Karena pernikahan ini baru “secara agama” saja atau orang biasa menyebutnya “nikah siri”, tentu kami belum bisa bebas mengakui status kami kepada banyak orang, termasuk teman-teman kantor kami. Baru pada tanggal 13 Februari 2011 kami melangsungkan pernikahan secara lagal dan tercatat di KUA. Alhamudlillah, akhirnya kami benar-banar menjadi suami istri yang diakui agama dan negara.

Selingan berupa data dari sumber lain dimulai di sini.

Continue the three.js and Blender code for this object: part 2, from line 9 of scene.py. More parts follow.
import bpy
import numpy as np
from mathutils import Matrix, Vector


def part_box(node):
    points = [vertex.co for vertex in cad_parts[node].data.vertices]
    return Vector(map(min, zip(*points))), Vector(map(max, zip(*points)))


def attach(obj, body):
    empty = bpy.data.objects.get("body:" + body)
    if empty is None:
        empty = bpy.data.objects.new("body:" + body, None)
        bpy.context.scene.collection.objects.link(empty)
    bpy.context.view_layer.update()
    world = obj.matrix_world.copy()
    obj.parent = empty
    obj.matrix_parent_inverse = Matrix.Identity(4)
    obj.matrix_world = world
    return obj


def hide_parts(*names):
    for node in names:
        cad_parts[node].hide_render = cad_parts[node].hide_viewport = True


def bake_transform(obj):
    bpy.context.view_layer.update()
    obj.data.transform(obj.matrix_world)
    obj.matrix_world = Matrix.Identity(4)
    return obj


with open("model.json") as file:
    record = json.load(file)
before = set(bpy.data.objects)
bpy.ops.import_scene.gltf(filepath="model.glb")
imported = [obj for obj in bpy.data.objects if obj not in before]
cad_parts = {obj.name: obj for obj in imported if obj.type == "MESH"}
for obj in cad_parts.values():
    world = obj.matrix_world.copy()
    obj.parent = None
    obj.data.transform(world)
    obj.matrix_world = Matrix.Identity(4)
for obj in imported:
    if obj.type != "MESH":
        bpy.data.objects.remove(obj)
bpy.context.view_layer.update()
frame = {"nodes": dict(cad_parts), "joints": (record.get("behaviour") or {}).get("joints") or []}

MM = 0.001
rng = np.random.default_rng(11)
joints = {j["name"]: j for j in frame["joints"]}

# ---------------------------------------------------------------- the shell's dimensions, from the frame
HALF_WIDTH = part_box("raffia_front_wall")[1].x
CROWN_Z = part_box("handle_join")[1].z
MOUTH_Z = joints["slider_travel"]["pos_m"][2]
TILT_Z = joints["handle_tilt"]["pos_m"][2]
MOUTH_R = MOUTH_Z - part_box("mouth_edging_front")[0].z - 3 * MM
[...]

Puisi cinta itu telah menabuh gendangnya
Serulingnya pun merdu terdengar
Menambah indah suasana dua hati yang telah berpadu

Saya pun bersyukur, akhirnya belahan jiwaku bisa juga saya temui di kehidupan dunia ini. Doa kami selalu agar bisa menjadi keluarga sakinah mawadah wa rahmah. Dua anak dari suami dari pernikahan sebelumnya semakin menambah lengkap kebahagiaan kami. Saya berharap bisa menjadi ibu terbaik bagi mereka berdua dan menjadi istri terbaik pula bagi suamiku. Amiiin.

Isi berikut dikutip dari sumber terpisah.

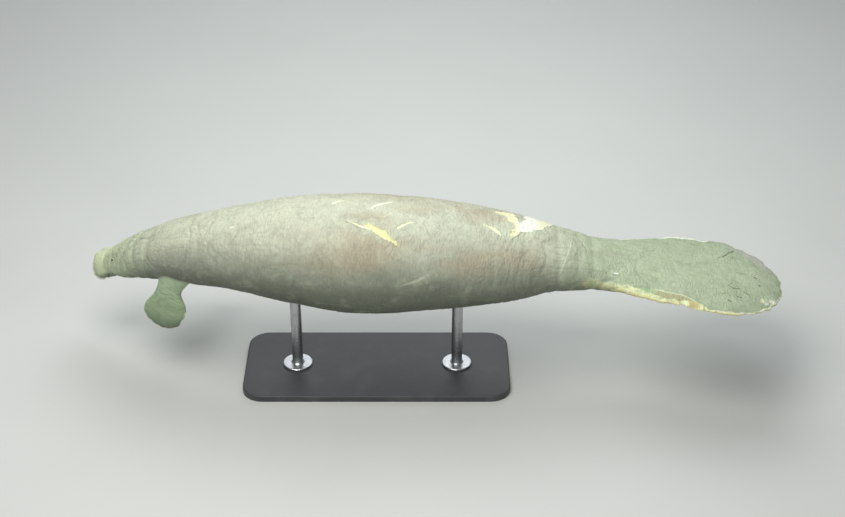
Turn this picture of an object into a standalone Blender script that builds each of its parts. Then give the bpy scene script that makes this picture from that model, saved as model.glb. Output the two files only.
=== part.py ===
# Life-size display model of a swimming manatee on a low two-rod stand.
# Metres, +Z up. The animal faces -X, so its left side is at -Y.
# The origin is the centre of the underside of the stand's base.
#
# The body is shaped as a straight animal first, in its own space (s, y, z):
# s runs from the snout to the tail's tip, y to the animal's right and z up.
# Bending it along the spine gives the pose.

import math

import bmesh
import bpy
import numpy as np
from mathutils import Matrix, Vector

# Driving dimensions
BODY_LENGTH = 3.08
SPINE_HEIGHT = 0.60
NODE_GAP = 0.0003
SLIVER = 0.00002
NOSE_DEPTH = 0.066
NOSE_BLUNTNESS = 2.5
PADDLE_END_LENGTH = 0.28
PADDLE_END_ROUNDNESS = 1.86
PADDLE_EDGE = 0.0075
PADDLE_CORE_POWER = 1.9
PADDLE_EDGE_POWER = 0.55
STAND_CENTRE_ALONG = 1.34

# Where the body is parted into nodes
HEAD_END = 0.345
NECK_END = 0.455
TORSO_END = 1.92
STOCK_END = 2.33

# How finely each part of the body is ringed: steps along it and points around
FACE_END = 0.205
SHOULDERS_END = 0.72
NOSE_RINGS = 9
PADDLE_END_RINGS = 12
FACE_STEP = 0.010
HEAD_STEP = 0.014
NECK_STEP = 0.0122
SHOULDER_STEP = 0.033
TORSO_STEP = 0.067
STOCK_STEP = 0.024
PADDLE_STEP = 0.043
FRONT_AROUND = 44
STOCK_AROUND = 36
PADDLE_AROUND = 40

# Sections of the straight body: along, half width, height above and below the
# spine, corner fullness (1 is an ellipse, less is squarer) and share of paddle
SECTIONS = (
    ("muzzle", 0.000, 0.076, 0.051, 0.053, 0.86, 0.0),
    ("lip pads", 0.040, 0.083, 0.055, 0.057, 0.86, 0.0),
    ("muzzle crease", 0.085, 0.081, 0.055, 0.058, 0.90, 0.0),
    ("eyes", 0.155, 0.097, 0.069, 0.069, 0.94, 0.0),
    ("jowls", 0.235, 0.114, 0.089, 0.086, 0.96, 0.0),
    ("nape", 0.345, 0.133, 0.110, 0.105, 1.00, 0.0),
    ("neck", 0.455, 0.158, 0.130, 0.121, 1.00, 0.0),
    ("shoulders", 0.680, 0.201, 0.160, 0.141, 1.00, 0.0),
    ("chest", 0.960, 0.264, 0.204, 0.202, 1.00, 0.0),
    ("belly", 1.270, 0.297, 0.228, 0.243, 1.00, 0.0),
    ("loins", 1.590, 0.284, 0.212, 0.217, 1.00, 0.0),
    ("hips", 1.900, 0.248, 0.173, 0.165, 1.00, 0.0),
    ("tail stock", 2.110, 0.200, 0.130, 0.095, 0.98, 0.1),
    ("peduncle", 2.300, 0.192, 0.076, 0.078, 0.96, 0.45),
    ("paddle root", 2.460, 0.252, 0.057, 0.056, 0.96, 0.85),
    ("paddle", 2.620, 0.304, 0.043, 0.043, 0.96, 1.0),
    ("widest paddle", 2.760, 0.318, 0.036, 0.036, 0.96, 1.0),
    ("paddle end", 3.080, 0.326, 0.022, 0.022, 0.96, 1.0),
)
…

Mungkin, bagi orang lain menikah adalah hal biasa dan pasti bisa dijalani, tetapi bagi saya menikah adalah hal luar biasa. Ibaratnya seperti memasuki ruang VVIP atau kelas Eksekutif. Satu hal yang bagi saya seperti tidak mungkin, bahkan sempat terpikir untuk tidak menjalaninya. Namun, ternyata Allah Swt. punya rencana indah untukku. Inilah yang selalu saya yakini, bahwa Allah Swt. punya skenario hidup terindah untukku. Dia mempertemukan jodohku dengan cara yang tidak terpikirkan olehku dan dengan proses yang begitu cepat meskipun saya harus menunggu moment ini begitu lama, ketika usiaku 30 tahunan.

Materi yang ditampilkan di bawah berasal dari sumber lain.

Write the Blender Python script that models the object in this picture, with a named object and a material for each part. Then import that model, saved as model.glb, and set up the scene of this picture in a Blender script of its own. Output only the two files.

Cinta, kadang begitu sulit diraih, serasa jauh…..
Bagai mengejar layang-layang lepas.
Namun, ketika datang takkan ada yang mampu menolak…
Kita tidak pernah tahu kapan cinta sejati datang menghampiri diri
Yang harus kita lakukan adalah siap menerima kapan pun hadirnya cinta sejati
Terima kasih untuk cinta sejatiku… (suamiku)
Kau berani mengambil risiko untuk menikahiku
Pada saat pria lain tidak memiliki keberanian mengambil risiko yang sama.